Особенно резко менялось настроение. Смеюсь, сразу плакать хочу, так, что губы кусаю, потом вдруг злость переходит в тупое равнодушие.
Как ни странно, первой догадалась Римка. В перерыв наша группа пошла искать свободную аудиторию — для политинформации. Римка подкралась сзади и ущипнула. Руки у неё сильные, не вырвешься.
— Лебедиха, чего это ты грустная? Не ешь ничего. Произошло что-нибудь? Сознавайся!
И я ей всё рассказала. Надо же было кому-то рассказать, посоветоваться. Римка заохала, запричитала. На лекцию она не пошла. Мы долго сидели в садике около Академии художеств. Даже хорошо, что рассказала, — легче на душе стало.
— Пошли к моей сестре, — посоветовала Римка. — Она замужем… Она умная. И лучше нас разбирается, что к чему.
— Не пойду, — покраснела я. — Тебе сказала и больше никому не хочу.
— Муж у неё конструктор, — бубнила Римка. — Знаешь что, мы не скажем, что у тебя. Скажем, что у Зинки.

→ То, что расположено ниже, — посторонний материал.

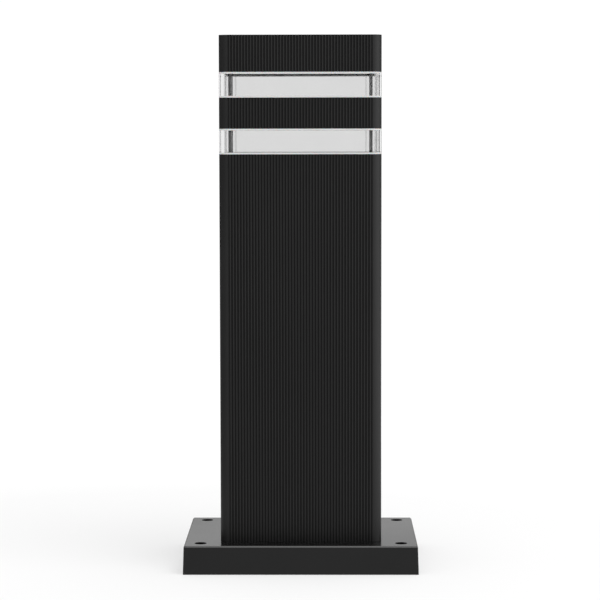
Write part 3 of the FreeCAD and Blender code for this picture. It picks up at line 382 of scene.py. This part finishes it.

Мы остановили такси и поехали к мосту Володарского, на другой конец города, на Хрустальную улицу.
Сестра оказалась дома. Ей было лет тридцать… Крашенная хной. Она торопилась на работу, но когда узнала, в чём дело, позвонила по телефону, предупредила, что задержится. Стала угощать маринованными грибами. Я с удовольствием ела. Женщина внимательно смотрела на меня.